Cet économiste observe qu'en 1998, le cours réel du
pétrole est descendu à son niveau le plus bas depuis la seconde
guerre mondiale. Il considère que globalement c'est en raison de la
baisse des prix de l'énergie que les coûts totaux des entreprises
ont diminué dans les années 1990.
Fort de ce constat, il considère que la forte augmentation actuelle du
prix du pétrole qui vient de dépasser les 26 $ fin novembre
contre 11 $ au début de l'année 1990 constitue un
véritable choc pétrolier dont les effets se répercutent
déjà dans les coûts des entreprises.

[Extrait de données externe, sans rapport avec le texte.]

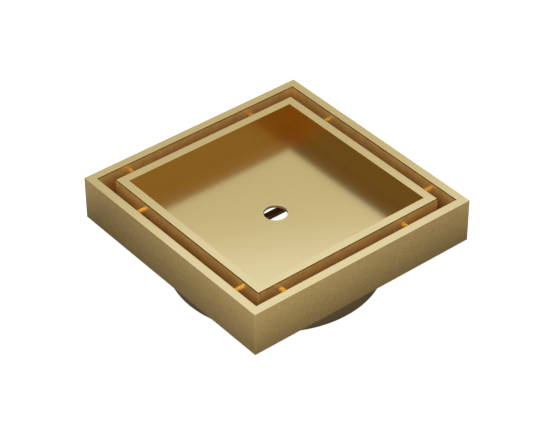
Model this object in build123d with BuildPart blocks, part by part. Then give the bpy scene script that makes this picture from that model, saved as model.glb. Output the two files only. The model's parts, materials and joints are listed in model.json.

Il estime que ce choc
devrait d'abord produire ses effets sur les prix des consommations
intermédiaires puis sur la production et l'emploi.
Evoquant les recommandations formulées par la Commission
européenne en matière de politique de l'emploi, le rapporteur
général de l'Assemblée nationale considère que
"
l'exemplarité du modèle anglais ou celle du
" miracle " hollandais demandent encore à être
démontrées
" étant donné que "
les
contreparties du modèle anglais de lutte contre le chômage sont
lourdes en termes d'inégalités et de
pauvreté
"
8(
*
)
.
Ce faisant, M. Didier Migaud, rapporteur général pour
l'Assemblée nationale, semble contester que la Commission
européenne prenne ces pays pour référence dans ses
recommandations adressées aux différents Etats en matière
de politique de l'emploi.
Propositions de la Commission européenne au Conseil
en vue
de formuler des recommandations sur la politique de l'emploi de chaque
Etat-membre - 1999
France
Après la reprise de la croissance économique en
1997,
la situation de l'emploi s'est améliorée en 1998. Toutefois, des
problèmes structurels notables subsistent, à savoir :
• un taux d'emploi inférieur à la moyenne (60,8 %)
dû au faible taux de participation des travailleurs de plus de
55 ans (29 %), qui est largement inférieur à la moyenne
européenne (40,3 %) ;
• une croissance très lente de l'emploi durant la majeure partie
des années 90 (0,1 % entre 1991 et 1998) ;
• un taux de chômage élevé, dépassant de
près de deux points la moyenne européenne, et un fort taux de
chômage de longue durée ;
• des niveaux élevés de chômage des jeunes dus aux
difficultés posées par le passage de l'école au travail,
notamment pour les jeunes peu qualifiés ;
• des coûts salariaux indirects élevés,
supérieurs à la moyenne européenne ;
• le potentiel de création d'emplois dans le secteur des services
qui, bien qu'il représente une part importante de l'emploi initial,
n'occupe que 40 % environ de la population en âge de travailler,
soit 10 % de moins que la moyenne des Etats membres les plus performants.
La France est invitée à :
- reconsidérer les régimes de prestations existants,
notamment ceux qui favorisent les départs en retraite anticipée,
afin d'inciter les travailleurs les plus âgés à rester plus
longtemps dans la vie active ;
- adopter et appliquer des stratégies cohérentes incluant
des mesures réglementaires, fiscales et d'autres types d'initiatives
destinées à réduire les charges administratives des
entreprises, en vue d'exploiter le potentiel de création d'emplois du
secteur des services en s'appuyant notamment sur les récents efforts
d'ouverture de nouvelles perspectives d'emploi pour les jeunes ;
- poursuivre et évaluer les mesures destinées à
réduire la pression fiscale sur les travailleurs, notamment les
travailleurs non qualifiés et peu rémunérés ;
- renforcer le partenariat social en vue d'adopter une approche globale en
matière de modernisation de l'organisation du travail.
Source : Commission européenne, dossier emploi, volet III,
1999.
Vos rapporteurs regrettent que le rapporteur général de
l'Assemblée nationale, comme la majorité des membres de cette
assemblée, prennent leurs distances par rapport aux recommandations que
peuvent formuler l'OCDE ou la Commission européenne au motif qu'elles
s'appuient sur l'expérience de pays ayant réussi à
réduire considérablement le chômage à travers une
flexibilité accrue du marché du travail. Ils observent que ce
sentiment coïncide avec le refus de nos partenaires de privilégier
des politiques de l'emploi fondées sur l'abaissement de la durée
légale du travail et le développement de l'emploi dans le secteur
non marchand.
Ils considèrent que le Gouvernement devrait effectivement s'inspirer des
recommandations des grandes institutions que sont l'OCDE, la Commission
européenne et la BCE afin d'amplifier les créations d'emplois
obtenues aujourd'hui grâce au retour de la croissance et à la
baisse des taux d'intérêt réels depuis deux ans.